As with most wild creatures, the squirrels that live in touch with civilization are much keener witted than their wilderness brethren. The most interesting one I ever knew lived in the trees just outside my dormitory window, in a New England college town. He was the patriarch of a large family, and the greatest thief and rascal among them. I speak of the family, but, so far as I could see, there was very little family life. Each one shifted for himself the moment he was big enough, and stole from all the others indiscriminately.

It was while watching these squirrels that I discovered first that they have regular paths among the trees, as well defined as our own highways.

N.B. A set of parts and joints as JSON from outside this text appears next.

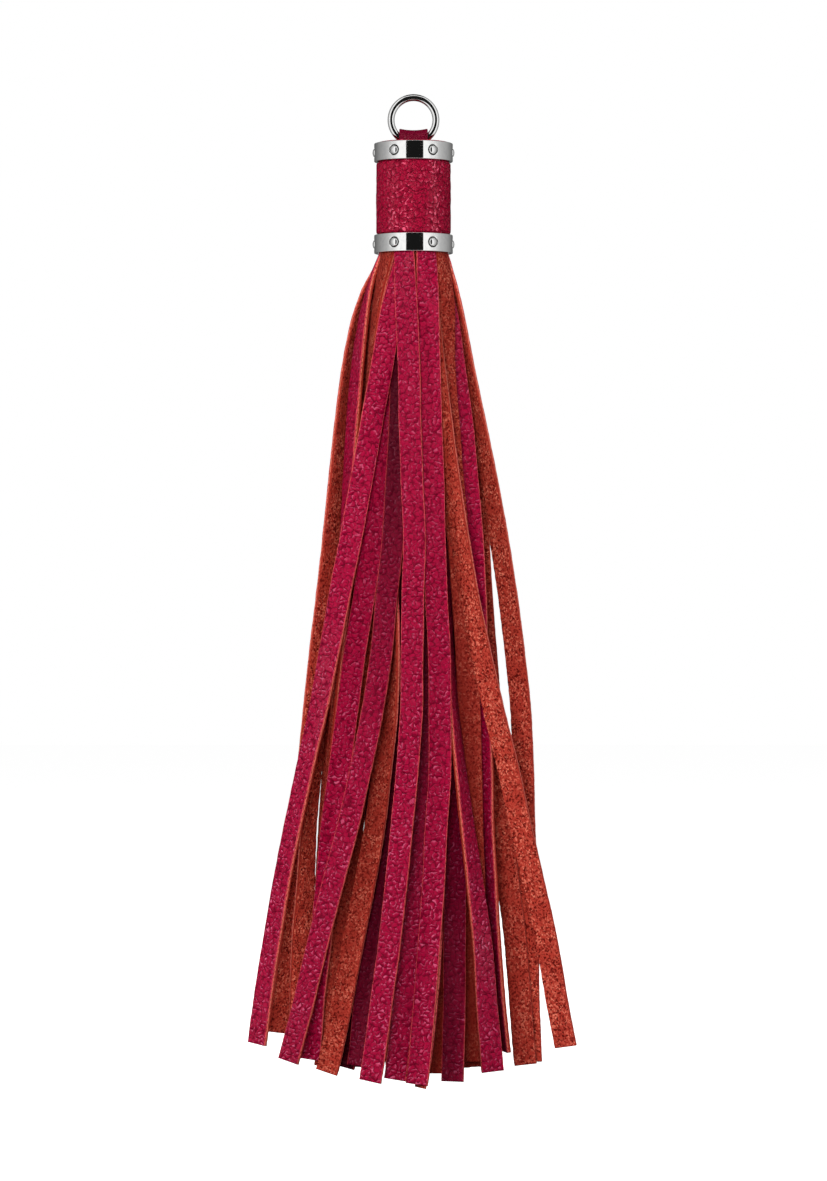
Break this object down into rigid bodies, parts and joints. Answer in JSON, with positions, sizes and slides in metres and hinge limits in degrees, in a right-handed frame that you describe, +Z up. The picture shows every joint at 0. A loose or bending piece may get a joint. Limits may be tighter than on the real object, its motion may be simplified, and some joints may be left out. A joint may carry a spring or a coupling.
{
  "type": "leather tassel",
  "caption": "Long hanging tassel of flat leather strips under a short wrapped head with riveted metal collars and a ring.",
  "frame": {"origin": "the hanging point, the inside of the ring's top", "axes": "+Z up along the hanging tassel, -Y towards the front, where the ring is seen face on, +X to the right"},
  "size_m": [0.0963, 0.0467, 0.2917],
  "materials": {
    "polished_steel": "polished",
    "crimson_leather": "pebbled grain, semi-matte",
    "crimson_band": "pebbled crimson grain on one side, rust suede on the other"
  },
  "bodies": {
    "root": {"ring": "polished_steel", "tab": "crimson_leather", "head_wrap": "crimson_leather", "collar_top": "polished_steel", "collar_bottom": "polished_steel", "rivet_top_1": "polished_steel", "rivet_top_2": "polished_steel", "rivet_top_3": "polished_steel", "rivet_top_4": "polished_steel", "rivet_top_5": "polished_steel", "rivet_top_6": "polished_steel", "rivet_bottom_1": "polished_steel", "rivet_bottom_2": "polished_steel", "rivet_bottom_3": "polished_steel", "rivet_bottom_4": "polished_steel", "rivet_bottom_5": "polished_steel", "rivet_bottom_6": "polished_steel", "fringe": "crimson_band"}
  },
  "joints": []
}
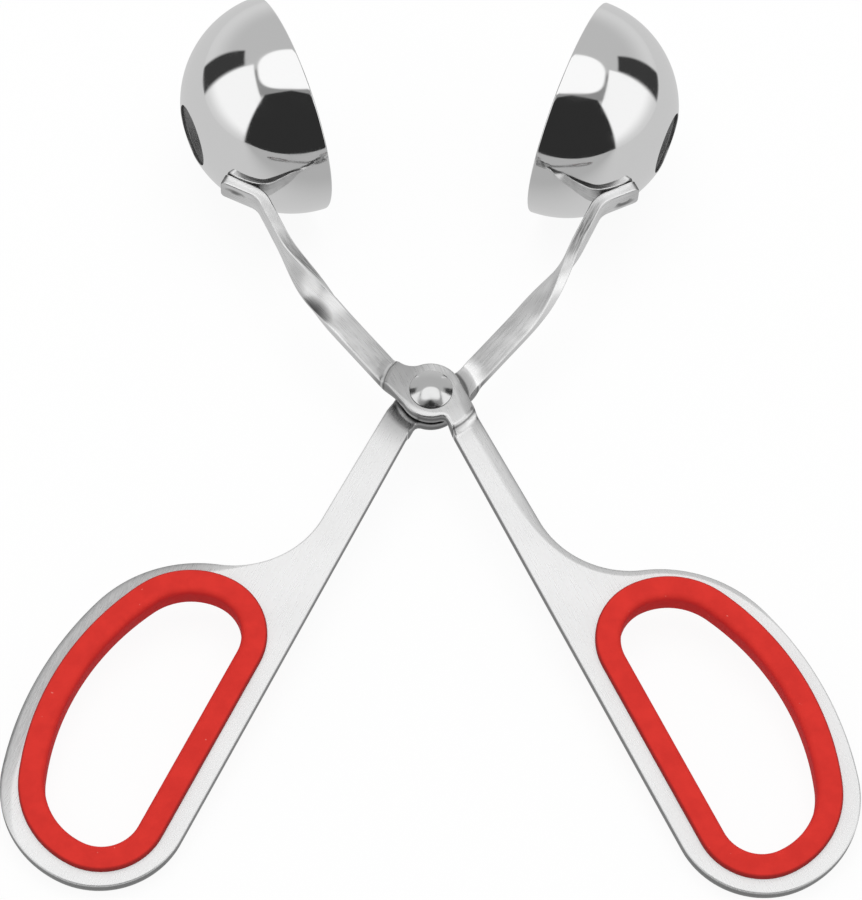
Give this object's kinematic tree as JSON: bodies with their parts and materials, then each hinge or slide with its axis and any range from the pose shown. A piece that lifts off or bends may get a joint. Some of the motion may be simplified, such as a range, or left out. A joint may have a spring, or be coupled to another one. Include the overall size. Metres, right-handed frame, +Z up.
{
  "type": "meatball maker",
  "caption": "Scissor-action meatball maker: two drained half-ball steel cups on crossed, riveted flat arms with soft-lined finger loops.",
  "frame": {"origin": "centre of the bounding box, on the table that the tool lies on", "axes": "+Y from the finger loops to the cups, +X to the right, +Z up from the table; the tool lies on its two cups and its two grips"},
  "size_m": [0.1628, 0.1951, 0.046],
  "materials": {
    "arm_steel": "satin, brushed across the edges",
    "cup_steel": "mirror polished stainless steel",
    "rivet_steel": "polished",
    "washer_steel": "satin",
    "red_grip": "matte, very fine grain"
  },
  "bodies": {
    "front_half": {"front_arm": "arm_steel", "left_cup": "cup_steel", "right_grip": "red_grip", "pivot_rivet": "rivet_steel", "pivot_washer": "washer_steel"},
    "back_half": {"back_arm": "arm_steel", "right_cup": "cup_steel", "left_grip": "red_grip"}
  },
  "joints": [
    {"name": "pivot", "type": "hinge", "parent": "front_half", "child": "back_half", "pos_m": [0, 0.00763, 0.01481], "axis": [0, -0.1184, 0.993], "range_deg": [-2.5, 45]}
  ]
}
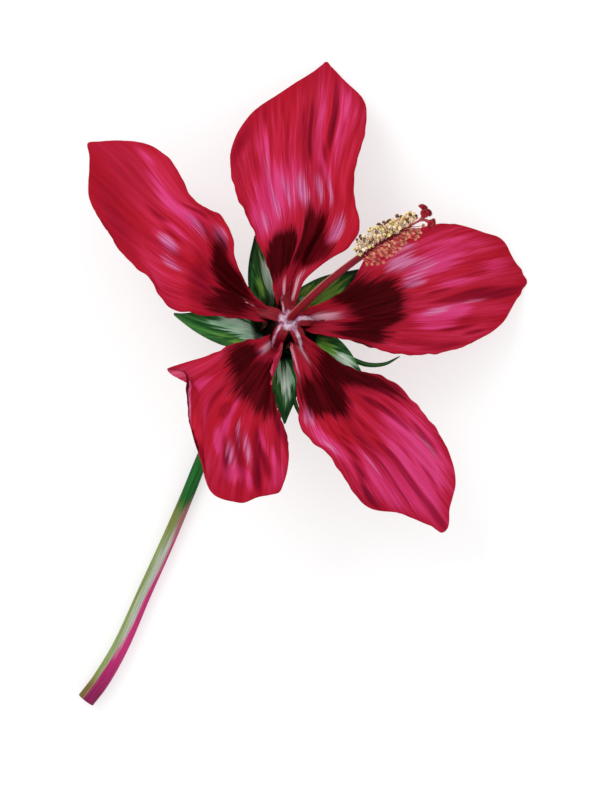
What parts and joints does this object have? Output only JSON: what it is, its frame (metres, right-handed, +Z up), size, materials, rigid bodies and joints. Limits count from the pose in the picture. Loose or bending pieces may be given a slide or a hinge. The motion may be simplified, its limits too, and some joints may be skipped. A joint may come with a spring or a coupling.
{
  "type": "hibiscus flower",
  "caption": "Open scarlet rose mallow flower lying face up on its cut stem: separate wavy petals over pointed sepals and thin bracts, a long arching column of stamens and round stigmas.",
  "frame": {"origin": "under the middle of the object's bounding box, at the height of the surface that the flower lies on", "axes": "+Z up, away from the surface; the flower faces up and its stem runs off toward -Y and -X; +Y is the longest direction"},
  "size_m": [0.1385, 0.1986, 0.0634],
  "materials": {
    "stem": "smooth fresh green stalk, paler and flushed pink toward the cut end",
    "bract": "smooth dark green leaf tissue",
    "sepal": "satin green leaf tissue with a paler middle",
    "petal": "soft satin crimson, streaked pink, almost black toward the claw",
    "stamen": "dark red column with cream anthers",
    "pistil": "velvety deep red stigmas on a thin red style"
  },
  "bodies": {
    "root": {"stem": "stem", "epicalyx": "bract", "calyx": "sepal", "petal_1": "petal", "petal_2": "petal", "petal_3": "petal", "petal_4": "petal", "petal_5": "petal", "stamen_column": "stamen", "pistil": "pistil"}
  },
  "joints": []
}
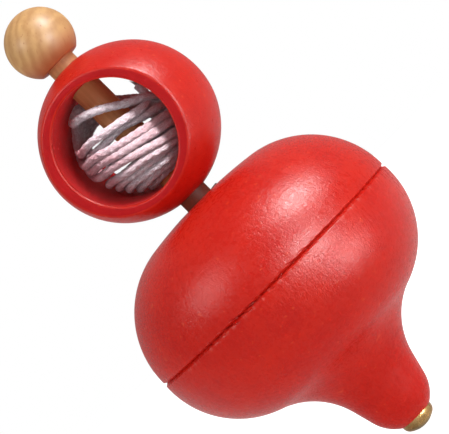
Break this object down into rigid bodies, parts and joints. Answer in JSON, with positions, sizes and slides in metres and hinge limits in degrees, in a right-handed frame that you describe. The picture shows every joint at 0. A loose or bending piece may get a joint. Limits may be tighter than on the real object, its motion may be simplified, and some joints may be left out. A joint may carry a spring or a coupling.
{
  "type": "pull-cord spinning top",
  "caption": "Turned wooden spinning top with a dowel spindle, a hollow ball handle with a wound cord, a round knob and a domed metal tip.",
  "frame": {"origin": "the point that the top spins on, at the apex of the nail's dome", "axes": "+Z along the spin axis from the tip to the knob, +Y along the handle's cross hole, +X to its right"},
  "size_m": [0.0578, 0.0578, 0.1076],
  "materials": {
    "red_lacquer": "satin red lacquer on turned wood",
    "knob_wood": "clear satin varnish on pale wood",
    "spindle_wood": "bare smooth dowel",
    "brass_nail": "polished dome, lightly scratched",
    "cotton_cord": "braided cotton, off-white"
  },
  "bodies": {
    "handle": {"handle_ball": "red_lacquer"},
    "cord": {"cord_coil": "cotton_cord", "cord_end": "cotton_cord"},
    "top": {"spindle": "spindle_wood", "knob": "knob_wood", "body_upper": "red_lacquer", "body_lower": "red_lacquer", "tip_nail": "brass_nail"}
  },
  "joints": [
    {"name": "spin", "type": "hinge", "parent": "handle", "child": "cord", "pos_m": [0, 0, 0.0775], "axis": [0, 0, 1], "continuous": true},
    {"name": "float", "type": "slide", "parent": "cord", "child": "top", "axis": [0, 0, 1], "range_m": [-0.0017, 0.0018]}
  ]
}
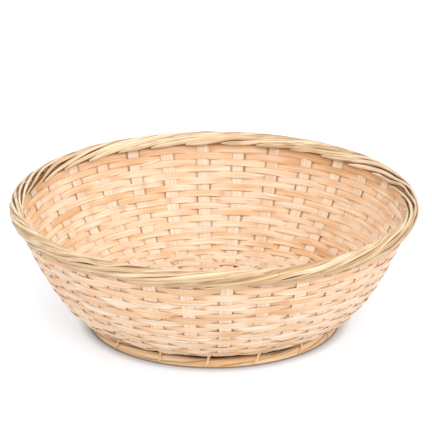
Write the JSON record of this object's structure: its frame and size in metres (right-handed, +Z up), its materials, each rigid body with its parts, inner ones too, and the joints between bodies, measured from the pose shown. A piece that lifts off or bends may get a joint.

Not only has each squirrel his own private paths and ways, but all the squirrels follow certain courses along the branches in going from one tree to another. Even the strange squirrels, which ventured at times into the grove, followed these highways as if they had been used to them all their lives.

On a recent visit to the old dormitory I watched the squirrels for a while, and found that they used exactly the same paths,--up the trunk of a big oak to a certain boss, along a branch to a certain crook, a jump to a linden twig and so on, making use of one of the highways that I had watched them following ten years before. Yet this course was not the shortest between two points, and there were a hundred other branches that they might have used.